- WRITTEN TASK -
From the listing below, copy only the lines running from the line that contains "Write the OpenSCAD" to the line that contains "mark_at = 11.4; // [11:0.1:11.6]", both included.

- EXERCISE INPUT -
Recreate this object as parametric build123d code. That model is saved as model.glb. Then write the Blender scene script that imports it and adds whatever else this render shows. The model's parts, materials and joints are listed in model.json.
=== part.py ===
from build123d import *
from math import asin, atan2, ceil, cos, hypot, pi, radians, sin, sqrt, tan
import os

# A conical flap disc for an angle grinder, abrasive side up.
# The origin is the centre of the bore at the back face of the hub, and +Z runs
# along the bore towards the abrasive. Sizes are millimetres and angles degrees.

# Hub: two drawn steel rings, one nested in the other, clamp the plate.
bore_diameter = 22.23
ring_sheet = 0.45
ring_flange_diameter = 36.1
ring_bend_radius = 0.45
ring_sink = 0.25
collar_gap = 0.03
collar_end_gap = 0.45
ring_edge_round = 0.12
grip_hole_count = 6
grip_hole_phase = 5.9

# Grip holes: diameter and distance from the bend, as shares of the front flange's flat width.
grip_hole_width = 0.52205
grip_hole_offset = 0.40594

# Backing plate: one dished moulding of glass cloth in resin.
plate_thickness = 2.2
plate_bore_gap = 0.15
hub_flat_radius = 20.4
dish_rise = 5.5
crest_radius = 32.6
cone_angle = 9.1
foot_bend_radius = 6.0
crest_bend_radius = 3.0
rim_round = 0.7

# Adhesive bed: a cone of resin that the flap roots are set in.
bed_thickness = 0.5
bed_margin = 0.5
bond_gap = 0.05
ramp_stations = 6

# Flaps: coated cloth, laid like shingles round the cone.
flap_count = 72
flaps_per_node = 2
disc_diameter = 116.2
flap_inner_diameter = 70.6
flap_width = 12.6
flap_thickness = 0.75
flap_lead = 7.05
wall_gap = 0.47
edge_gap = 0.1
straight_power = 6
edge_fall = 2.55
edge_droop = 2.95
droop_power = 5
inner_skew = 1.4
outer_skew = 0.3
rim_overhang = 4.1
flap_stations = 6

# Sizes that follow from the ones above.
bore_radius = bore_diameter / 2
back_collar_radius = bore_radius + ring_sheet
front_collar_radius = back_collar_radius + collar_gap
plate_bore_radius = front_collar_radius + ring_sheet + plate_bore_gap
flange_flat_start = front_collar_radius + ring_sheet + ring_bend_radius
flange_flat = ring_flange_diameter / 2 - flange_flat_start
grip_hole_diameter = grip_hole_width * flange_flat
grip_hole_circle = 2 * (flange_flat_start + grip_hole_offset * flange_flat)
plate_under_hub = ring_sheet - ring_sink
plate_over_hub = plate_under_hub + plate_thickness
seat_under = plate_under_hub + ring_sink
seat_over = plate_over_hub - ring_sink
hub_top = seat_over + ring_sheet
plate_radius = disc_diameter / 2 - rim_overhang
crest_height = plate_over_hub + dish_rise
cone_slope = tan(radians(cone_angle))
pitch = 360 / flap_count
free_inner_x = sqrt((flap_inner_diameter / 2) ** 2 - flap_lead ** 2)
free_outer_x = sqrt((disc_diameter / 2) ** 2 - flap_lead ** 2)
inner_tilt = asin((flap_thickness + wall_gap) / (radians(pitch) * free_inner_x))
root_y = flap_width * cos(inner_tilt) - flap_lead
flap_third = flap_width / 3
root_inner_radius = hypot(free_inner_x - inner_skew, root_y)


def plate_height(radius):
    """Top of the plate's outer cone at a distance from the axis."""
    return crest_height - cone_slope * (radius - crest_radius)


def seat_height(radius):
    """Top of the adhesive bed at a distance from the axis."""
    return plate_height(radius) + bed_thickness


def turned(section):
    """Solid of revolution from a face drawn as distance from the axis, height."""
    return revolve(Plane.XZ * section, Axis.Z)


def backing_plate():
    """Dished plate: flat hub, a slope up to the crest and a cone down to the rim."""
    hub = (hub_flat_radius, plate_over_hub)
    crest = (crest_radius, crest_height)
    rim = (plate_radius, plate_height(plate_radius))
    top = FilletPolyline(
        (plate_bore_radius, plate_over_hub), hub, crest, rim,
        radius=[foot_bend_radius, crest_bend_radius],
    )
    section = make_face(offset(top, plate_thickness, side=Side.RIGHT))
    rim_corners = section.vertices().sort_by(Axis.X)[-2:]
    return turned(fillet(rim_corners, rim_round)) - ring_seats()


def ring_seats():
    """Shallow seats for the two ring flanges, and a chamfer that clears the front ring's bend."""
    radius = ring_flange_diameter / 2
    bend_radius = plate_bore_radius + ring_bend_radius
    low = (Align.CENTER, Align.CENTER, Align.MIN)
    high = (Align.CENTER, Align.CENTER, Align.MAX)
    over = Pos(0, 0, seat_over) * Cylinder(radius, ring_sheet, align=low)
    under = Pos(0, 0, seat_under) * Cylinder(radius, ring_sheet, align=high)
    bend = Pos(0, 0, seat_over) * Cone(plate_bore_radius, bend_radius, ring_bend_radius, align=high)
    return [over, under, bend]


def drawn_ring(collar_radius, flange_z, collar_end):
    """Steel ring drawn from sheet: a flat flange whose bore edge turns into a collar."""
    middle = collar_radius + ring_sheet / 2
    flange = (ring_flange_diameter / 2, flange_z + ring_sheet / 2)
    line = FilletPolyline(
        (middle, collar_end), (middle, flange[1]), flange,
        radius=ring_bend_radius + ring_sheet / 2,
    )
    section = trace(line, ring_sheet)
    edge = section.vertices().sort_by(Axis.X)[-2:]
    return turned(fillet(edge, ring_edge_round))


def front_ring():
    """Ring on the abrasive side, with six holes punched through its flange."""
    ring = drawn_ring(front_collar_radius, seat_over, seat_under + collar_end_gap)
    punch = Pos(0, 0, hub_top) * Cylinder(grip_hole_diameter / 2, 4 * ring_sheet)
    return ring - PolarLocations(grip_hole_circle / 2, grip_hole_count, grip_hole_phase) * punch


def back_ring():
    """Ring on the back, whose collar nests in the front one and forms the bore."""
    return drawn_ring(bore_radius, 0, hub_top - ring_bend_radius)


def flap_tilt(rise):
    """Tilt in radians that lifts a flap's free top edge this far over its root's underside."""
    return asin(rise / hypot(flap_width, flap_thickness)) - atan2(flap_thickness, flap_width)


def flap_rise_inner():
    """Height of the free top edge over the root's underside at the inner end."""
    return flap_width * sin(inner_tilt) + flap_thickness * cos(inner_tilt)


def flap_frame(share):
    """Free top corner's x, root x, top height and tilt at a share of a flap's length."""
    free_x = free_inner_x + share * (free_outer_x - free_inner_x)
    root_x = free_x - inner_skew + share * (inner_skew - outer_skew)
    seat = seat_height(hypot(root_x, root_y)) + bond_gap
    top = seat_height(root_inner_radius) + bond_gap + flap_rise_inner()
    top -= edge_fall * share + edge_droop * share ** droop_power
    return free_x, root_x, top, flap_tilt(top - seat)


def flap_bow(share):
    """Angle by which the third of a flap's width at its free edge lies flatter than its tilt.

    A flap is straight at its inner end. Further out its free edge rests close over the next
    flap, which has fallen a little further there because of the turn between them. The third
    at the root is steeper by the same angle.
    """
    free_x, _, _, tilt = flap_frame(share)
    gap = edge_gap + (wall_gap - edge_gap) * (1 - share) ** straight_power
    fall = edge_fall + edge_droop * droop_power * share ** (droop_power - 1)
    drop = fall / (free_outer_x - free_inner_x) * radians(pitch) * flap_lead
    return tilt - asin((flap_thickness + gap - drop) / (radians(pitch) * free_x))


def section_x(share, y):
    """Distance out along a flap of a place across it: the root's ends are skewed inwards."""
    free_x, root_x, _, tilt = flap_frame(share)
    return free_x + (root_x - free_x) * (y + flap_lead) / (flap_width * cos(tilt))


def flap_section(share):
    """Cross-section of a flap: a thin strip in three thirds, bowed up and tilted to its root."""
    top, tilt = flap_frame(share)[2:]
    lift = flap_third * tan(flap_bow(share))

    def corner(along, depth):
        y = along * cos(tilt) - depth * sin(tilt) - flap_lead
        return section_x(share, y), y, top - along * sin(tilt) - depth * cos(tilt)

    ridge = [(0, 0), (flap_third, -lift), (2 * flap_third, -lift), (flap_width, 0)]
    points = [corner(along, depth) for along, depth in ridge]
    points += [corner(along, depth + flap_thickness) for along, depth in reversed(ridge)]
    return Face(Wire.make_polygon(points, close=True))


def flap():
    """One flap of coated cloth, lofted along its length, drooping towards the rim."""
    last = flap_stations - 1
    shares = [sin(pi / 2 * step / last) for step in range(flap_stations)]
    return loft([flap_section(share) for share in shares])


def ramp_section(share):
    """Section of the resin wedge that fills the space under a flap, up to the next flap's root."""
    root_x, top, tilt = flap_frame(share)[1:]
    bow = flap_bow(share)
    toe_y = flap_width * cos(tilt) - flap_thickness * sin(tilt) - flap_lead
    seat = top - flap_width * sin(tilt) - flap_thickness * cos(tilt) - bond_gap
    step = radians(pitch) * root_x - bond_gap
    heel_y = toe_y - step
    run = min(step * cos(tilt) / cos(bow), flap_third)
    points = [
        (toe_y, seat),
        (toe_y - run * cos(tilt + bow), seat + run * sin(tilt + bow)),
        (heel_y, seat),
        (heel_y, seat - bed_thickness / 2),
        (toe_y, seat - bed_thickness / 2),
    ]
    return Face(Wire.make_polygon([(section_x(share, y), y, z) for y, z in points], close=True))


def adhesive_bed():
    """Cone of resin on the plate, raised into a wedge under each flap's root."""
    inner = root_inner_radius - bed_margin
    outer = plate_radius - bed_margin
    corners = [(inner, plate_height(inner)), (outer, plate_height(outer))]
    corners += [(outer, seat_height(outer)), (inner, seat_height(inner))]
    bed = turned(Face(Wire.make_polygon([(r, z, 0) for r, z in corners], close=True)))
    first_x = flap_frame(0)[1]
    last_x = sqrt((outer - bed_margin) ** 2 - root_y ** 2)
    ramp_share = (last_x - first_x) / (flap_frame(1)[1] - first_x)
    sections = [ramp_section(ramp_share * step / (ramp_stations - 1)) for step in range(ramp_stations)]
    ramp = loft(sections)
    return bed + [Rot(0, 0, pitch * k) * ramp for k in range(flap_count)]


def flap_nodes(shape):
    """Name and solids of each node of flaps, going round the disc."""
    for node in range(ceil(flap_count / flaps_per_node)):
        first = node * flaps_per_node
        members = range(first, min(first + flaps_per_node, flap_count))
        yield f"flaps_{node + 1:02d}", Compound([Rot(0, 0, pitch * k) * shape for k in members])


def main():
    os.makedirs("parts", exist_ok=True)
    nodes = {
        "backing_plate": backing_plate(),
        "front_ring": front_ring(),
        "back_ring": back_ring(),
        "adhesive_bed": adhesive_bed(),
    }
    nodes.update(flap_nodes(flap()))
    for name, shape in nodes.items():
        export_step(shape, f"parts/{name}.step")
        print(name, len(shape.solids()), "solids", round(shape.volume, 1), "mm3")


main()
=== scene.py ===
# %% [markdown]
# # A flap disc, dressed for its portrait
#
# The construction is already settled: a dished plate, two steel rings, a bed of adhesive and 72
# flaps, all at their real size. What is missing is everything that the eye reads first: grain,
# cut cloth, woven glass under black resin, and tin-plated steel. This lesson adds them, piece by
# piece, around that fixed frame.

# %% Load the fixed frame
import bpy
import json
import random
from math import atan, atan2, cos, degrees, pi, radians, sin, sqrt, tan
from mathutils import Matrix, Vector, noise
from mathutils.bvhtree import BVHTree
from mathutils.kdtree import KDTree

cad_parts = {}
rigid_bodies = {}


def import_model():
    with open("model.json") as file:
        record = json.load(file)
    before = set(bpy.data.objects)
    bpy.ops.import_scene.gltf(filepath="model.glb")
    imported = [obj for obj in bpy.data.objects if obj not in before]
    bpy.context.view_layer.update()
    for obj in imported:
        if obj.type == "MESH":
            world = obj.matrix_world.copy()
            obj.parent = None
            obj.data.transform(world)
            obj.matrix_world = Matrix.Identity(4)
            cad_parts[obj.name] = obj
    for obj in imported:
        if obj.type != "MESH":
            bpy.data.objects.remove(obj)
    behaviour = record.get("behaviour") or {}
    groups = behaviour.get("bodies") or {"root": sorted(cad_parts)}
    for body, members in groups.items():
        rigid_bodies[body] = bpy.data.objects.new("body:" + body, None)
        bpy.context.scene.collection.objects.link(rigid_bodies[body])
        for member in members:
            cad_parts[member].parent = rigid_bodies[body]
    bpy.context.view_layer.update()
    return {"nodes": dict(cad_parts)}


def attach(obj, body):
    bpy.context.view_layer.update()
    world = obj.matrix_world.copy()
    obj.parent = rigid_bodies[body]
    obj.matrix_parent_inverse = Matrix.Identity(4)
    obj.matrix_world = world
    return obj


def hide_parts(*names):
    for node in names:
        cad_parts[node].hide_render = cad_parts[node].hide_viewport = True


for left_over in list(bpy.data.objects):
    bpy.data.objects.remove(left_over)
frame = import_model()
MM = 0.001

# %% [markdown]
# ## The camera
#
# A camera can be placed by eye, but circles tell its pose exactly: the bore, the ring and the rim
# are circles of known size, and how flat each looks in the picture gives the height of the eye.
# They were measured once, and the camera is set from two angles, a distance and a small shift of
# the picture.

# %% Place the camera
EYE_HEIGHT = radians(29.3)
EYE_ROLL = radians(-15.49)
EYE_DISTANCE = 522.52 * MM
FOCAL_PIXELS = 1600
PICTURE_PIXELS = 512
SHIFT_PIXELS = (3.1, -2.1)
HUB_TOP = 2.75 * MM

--

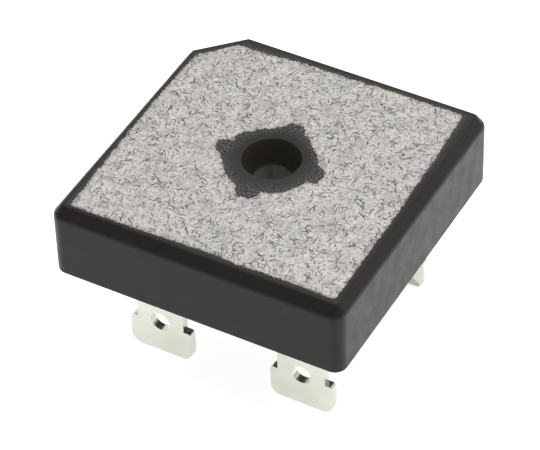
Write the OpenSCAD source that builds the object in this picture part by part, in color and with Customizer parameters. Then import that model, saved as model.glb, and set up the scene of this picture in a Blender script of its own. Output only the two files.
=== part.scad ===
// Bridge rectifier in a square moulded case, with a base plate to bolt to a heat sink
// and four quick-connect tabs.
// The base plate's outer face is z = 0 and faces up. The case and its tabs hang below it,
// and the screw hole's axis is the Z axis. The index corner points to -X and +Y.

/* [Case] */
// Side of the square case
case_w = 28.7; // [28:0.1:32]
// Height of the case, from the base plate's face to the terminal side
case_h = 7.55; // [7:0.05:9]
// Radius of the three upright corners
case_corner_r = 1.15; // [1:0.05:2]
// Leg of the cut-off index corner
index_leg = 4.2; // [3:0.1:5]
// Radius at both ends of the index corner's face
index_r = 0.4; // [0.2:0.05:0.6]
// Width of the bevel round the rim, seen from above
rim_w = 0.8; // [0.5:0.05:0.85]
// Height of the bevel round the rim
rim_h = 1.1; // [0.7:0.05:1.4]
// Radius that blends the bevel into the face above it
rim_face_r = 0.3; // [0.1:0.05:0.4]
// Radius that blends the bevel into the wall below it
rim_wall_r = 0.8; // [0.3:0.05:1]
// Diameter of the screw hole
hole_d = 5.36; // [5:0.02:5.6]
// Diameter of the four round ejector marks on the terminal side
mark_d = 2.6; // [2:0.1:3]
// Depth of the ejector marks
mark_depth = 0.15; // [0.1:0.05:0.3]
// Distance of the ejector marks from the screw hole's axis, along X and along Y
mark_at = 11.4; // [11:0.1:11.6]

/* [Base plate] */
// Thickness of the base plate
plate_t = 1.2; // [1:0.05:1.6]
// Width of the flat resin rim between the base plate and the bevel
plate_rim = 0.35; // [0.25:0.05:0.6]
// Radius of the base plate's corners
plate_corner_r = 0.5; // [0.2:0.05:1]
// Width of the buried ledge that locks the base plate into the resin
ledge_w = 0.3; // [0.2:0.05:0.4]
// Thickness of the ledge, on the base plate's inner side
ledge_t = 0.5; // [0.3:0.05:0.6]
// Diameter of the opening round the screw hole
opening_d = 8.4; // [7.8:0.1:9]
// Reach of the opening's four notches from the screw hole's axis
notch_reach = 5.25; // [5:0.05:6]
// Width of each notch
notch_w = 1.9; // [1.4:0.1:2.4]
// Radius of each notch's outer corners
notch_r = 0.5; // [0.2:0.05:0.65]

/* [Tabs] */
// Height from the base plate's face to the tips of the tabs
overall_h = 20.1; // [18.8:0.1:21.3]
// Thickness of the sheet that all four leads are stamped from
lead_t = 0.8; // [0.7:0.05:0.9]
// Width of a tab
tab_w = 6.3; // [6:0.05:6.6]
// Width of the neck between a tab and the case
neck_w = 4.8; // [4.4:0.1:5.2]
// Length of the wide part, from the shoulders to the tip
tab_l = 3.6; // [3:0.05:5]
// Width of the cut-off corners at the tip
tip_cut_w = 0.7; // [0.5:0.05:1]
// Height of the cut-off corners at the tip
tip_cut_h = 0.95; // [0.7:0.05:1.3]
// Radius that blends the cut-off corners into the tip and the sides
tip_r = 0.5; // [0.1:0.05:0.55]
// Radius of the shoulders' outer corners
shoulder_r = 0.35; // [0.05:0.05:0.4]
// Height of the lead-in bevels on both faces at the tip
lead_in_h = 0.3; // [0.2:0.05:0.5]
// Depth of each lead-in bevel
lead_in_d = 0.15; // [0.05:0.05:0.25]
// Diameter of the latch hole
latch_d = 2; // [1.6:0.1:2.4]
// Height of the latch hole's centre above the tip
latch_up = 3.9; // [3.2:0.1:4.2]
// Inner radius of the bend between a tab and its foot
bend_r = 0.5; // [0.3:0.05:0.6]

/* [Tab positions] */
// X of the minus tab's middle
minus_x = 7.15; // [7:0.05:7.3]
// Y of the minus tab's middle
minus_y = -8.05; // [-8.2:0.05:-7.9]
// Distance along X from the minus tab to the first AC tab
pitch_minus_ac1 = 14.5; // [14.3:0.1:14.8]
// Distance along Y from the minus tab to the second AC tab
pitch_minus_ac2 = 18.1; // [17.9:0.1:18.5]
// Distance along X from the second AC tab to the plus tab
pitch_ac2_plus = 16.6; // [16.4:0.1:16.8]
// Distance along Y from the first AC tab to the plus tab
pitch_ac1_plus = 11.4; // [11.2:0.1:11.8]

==

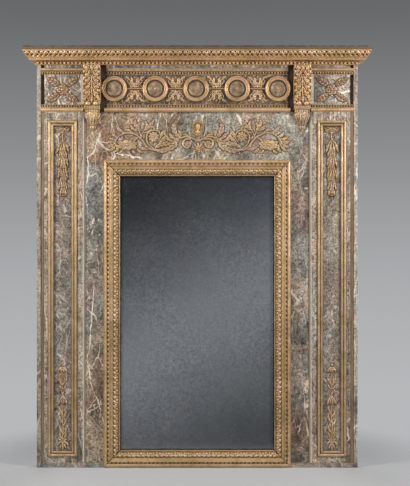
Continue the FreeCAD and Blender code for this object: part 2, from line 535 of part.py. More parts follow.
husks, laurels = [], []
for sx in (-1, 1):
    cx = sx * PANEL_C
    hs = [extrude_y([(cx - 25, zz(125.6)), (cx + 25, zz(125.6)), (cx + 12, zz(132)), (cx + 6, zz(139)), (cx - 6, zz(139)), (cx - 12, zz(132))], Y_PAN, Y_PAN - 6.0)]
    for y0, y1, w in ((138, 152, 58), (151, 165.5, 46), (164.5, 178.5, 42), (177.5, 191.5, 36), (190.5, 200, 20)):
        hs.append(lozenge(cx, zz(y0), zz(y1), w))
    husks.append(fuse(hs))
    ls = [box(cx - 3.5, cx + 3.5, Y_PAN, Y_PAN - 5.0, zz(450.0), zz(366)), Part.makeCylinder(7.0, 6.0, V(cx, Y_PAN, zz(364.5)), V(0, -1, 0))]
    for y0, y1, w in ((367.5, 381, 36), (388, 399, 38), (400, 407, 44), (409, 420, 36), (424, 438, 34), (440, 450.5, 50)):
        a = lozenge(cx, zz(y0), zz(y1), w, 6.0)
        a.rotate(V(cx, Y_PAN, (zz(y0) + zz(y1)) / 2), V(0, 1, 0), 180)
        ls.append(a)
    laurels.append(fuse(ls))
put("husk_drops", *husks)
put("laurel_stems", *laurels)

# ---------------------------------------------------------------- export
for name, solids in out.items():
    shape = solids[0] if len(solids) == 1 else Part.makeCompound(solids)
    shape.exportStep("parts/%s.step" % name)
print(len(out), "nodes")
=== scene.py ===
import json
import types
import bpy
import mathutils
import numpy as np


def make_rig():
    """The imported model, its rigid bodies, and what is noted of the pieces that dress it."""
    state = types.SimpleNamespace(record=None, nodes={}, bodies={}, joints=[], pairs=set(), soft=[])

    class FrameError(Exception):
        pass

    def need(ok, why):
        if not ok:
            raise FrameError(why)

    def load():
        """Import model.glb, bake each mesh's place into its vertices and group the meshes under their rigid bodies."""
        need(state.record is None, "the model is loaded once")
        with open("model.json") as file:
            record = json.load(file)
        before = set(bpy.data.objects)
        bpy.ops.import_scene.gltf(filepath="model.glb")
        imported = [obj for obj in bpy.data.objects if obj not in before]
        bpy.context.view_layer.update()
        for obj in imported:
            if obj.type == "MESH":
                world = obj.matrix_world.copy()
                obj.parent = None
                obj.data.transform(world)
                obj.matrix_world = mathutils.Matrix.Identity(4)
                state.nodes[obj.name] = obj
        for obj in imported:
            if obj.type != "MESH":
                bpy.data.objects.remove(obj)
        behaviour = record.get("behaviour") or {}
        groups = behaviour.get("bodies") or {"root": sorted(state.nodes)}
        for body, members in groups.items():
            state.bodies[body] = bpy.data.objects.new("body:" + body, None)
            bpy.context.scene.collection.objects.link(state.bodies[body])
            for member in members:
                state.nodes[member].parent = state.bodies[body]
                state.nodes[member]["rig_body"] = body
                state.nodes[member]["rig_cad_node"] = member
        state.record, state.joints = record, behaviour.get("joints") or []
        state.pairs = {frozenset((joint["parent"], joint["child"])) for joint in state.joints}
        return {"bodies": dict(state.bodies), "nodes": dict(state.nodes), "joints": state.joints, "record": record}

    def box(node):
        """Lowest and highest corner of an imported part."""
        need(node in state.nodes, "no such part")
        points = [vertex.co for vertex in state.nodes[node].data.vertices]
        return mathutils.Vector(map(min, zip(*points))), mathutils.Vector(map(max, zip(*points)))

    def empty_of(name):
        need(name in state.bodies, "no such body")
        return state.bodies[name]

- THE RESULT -
Write the OpenSCAD source that builds the object in this picture part by part, in color and with Customizer parameters. Then import that model, saved as model.glb, and set up the scene of this picture in a Blender script of its own. Output only the two files.
=== part.scad ===
// Bridge rectifier in a square moulded case, with a base plate to bolt to a heat sink
// and four quick-connect tabs.
// The base plate's outer face is z = 0 and faces up. The case and its tabs hang below it,
// and the screw hole's axis is the Z axis. The index corner points to -X and +Y.

/* [Case] */
// Side of the square case
case_w = 28.7; // [28:0.1:32]
// Height of the case, from the base plate's face to the terminal side
case_h = 7.55; // [7:0.05:9]
// Radius of the three upright corners
case_corner_r = 1.15; // [1:0.05:2]
// Leg of the cut-off index corner
index_leg = 4.2; // [3:0.1:5]
// Radius at both ends of the index corner's face
index_r = 0.4; // [0.2:0.05:0.6]
// Width of the bevel round the rim, seen from above
rim_w = 0.8; // [0.5:0.05:0.85]
// Height of the bevel round the rim
rim_h = 1.1; // [0.7:0.05:1.4]
// Radius that blends the bevel into the face above it
rim_face_r = 0.3; // [0.1:0.05:0.4]
// Radius that blends the bevel into the wall below it
rim_wall_r = 0.8; // [0.3:0.05:1]
// Diameter of the screw hole
hole_d = 5.36; // [5:0.02:5.6]
// Diameter of the four round ejector marks on the terminal side
mark_d = 2.6; // [2:0.1:3]
// Depth of the ejector marks
mark_depth = 0.15; // [0.1:0.05:0.3]
// Distance of the ejector marks from the screw hole's axis, along X and along Y
mark_at = 11.4; // [11:0.1:11.6]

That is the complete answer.